### Supplied material
****************

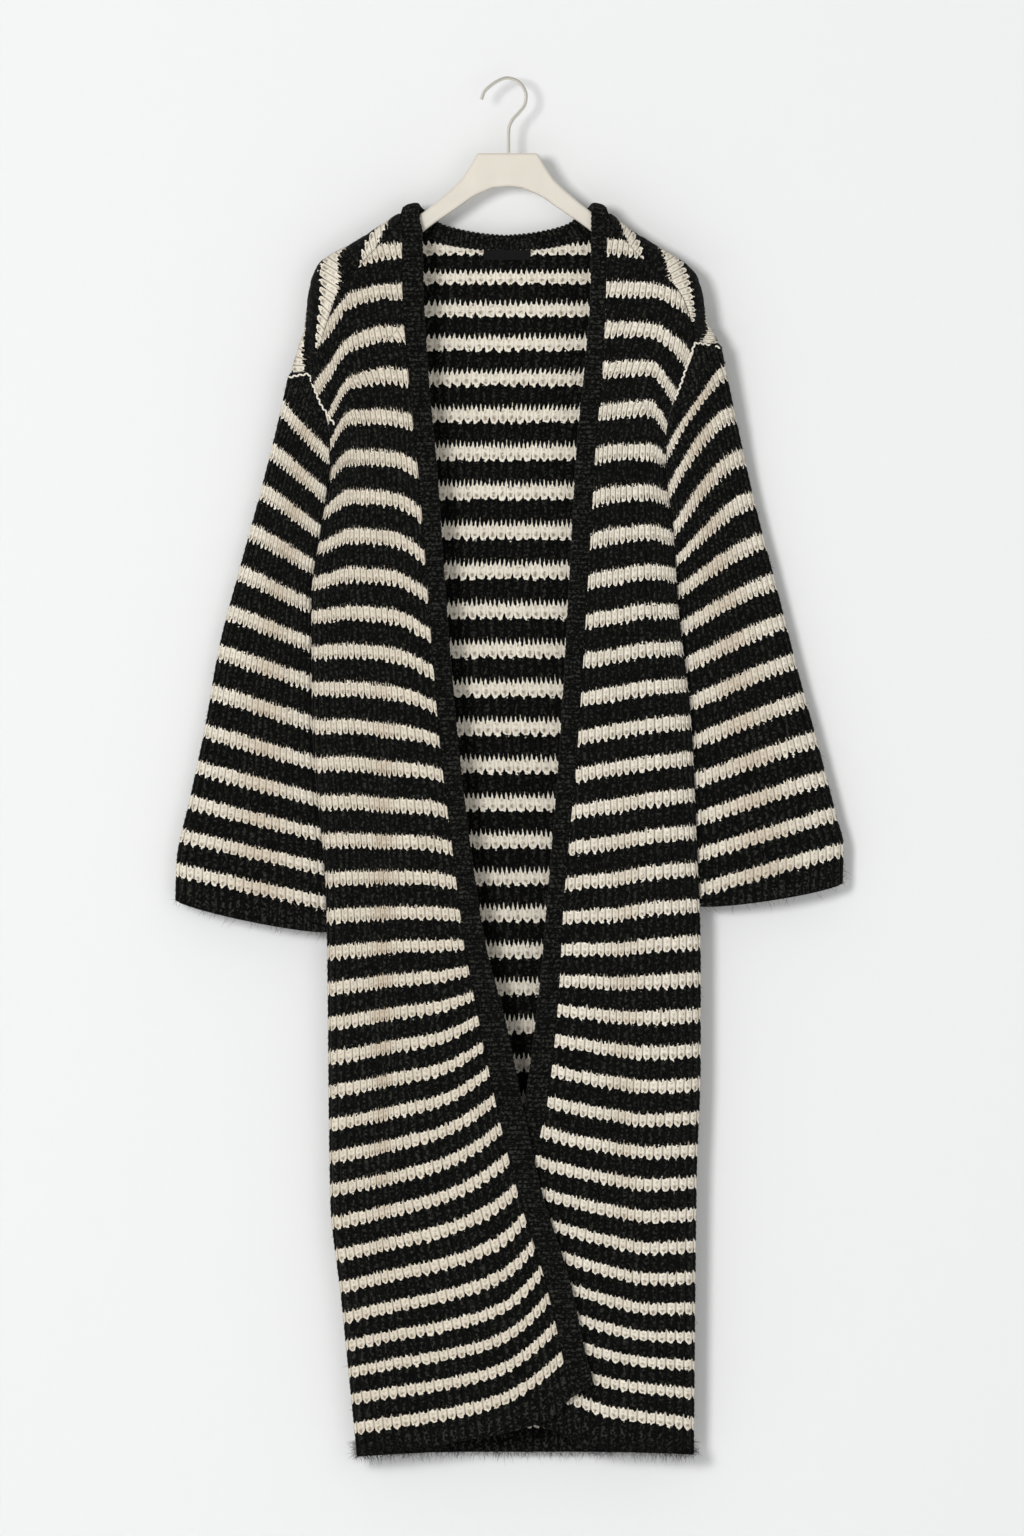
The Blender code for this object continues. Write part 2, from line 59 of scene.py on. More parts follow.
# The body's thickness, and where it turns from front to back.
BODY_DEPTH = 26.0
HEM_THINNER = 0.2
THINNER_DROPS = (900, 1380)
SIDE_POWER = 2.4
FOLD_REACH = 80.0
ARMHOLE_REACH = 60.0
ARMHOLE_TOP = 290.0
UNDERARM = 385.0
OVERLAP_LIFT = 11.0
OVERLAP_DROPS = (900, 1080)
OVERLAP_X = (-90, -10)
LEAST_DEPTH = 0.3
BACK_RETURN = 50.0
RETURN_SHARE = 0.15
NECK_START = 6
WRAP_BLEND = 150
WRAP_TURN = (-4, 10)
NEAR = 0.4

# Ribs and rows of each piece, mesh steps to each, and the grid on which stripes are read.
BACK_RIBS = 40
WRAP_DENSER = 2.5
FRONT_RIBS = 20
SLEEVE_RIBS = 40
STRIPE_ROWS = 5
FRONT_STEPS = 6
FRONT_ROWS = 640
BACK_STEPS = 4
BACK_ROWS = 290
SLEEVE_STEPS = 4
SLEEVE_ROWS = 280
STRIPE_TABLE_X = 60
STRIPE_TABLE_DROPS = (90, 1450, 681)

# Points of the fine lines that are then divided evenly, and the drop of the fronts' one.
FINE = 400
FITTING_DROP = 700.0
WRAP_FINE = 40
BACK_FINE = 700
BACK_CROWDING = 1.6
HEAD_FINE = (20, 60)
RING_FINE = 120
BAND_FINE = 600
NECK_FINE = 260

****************

### Objective
Repeat the preceding lines exactly, please, every one of them.

### Output of the task
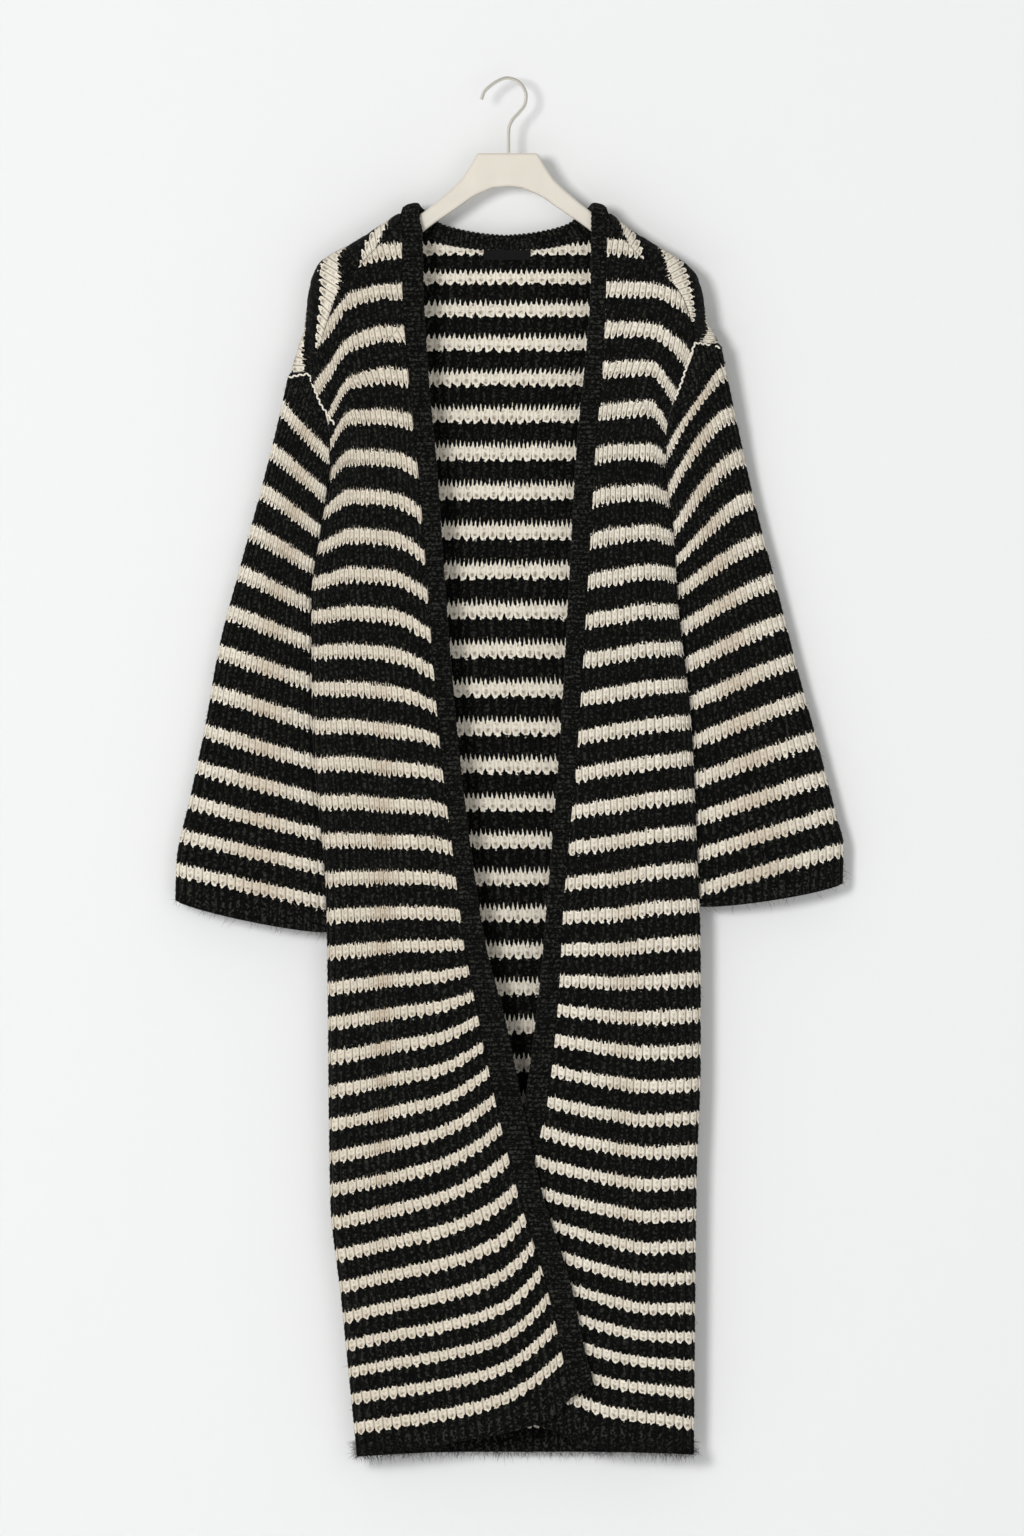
The Blender code for this object continues. Write part 2, from line 59 of scene.py on. More parts follow.
# The body's thickness, and where it turns from front to back.
BODY_DEPTH = 26.0
HEM_THINNER = 0.2
THINNER_DROPS = (900, 1380)
SIDE_POWER = 2.4
FOLD_REACH = 80.0
ARMHOLE_REACH = 60.0
ARMHOLE_TOP = 290.0
UNDERARM = 385.0
OVERLAP_LIFT = 11.0
OVERLAP_DROPS = (900, 1080)
OVERLAP_X = (-90, -10)
LEAST_DEPTH = 0.3
BACK_RETURN = 50.0
RETURN_SHARE = 0.15
NECK_START = 6
WRAP_BLEND = 150
WRAP_TURN = (-4, 10)
NEAR = 0.4

# Ribs and rows of each piece, mesh steps to each, and the grid on which stripes are read.
BACK_RIBS = 40
WRAP_DENSER = 2.5
FRONT_RIBS = 20
SLEEVE_RIBS = 40
STRIPE_ROWS = 5
FRONT_STEPS = 6
FRONT_ROWS = 640
BACK_STEPS = 4
BACK_ROWS = 290
SLEEVE_STEPS = 4
SLEEVE_ROWS = 280
STRIPE_TABLE_X = 60
STRIPE_TABLE_DROPS = (90, 1450, 681)

# Points of the fine lines that are then divided evenly, and the drop of the fronts' one.
FINE = 400
FITTING_DROP = 700.0
WRAP_FINE = 40
BACK_FINE = 700
BACK_CROWDING = 1.6
HEAD_FINE = (20, 60)
RING_FINE = 120
BAND_FINE = 600
NECK_FINE = 260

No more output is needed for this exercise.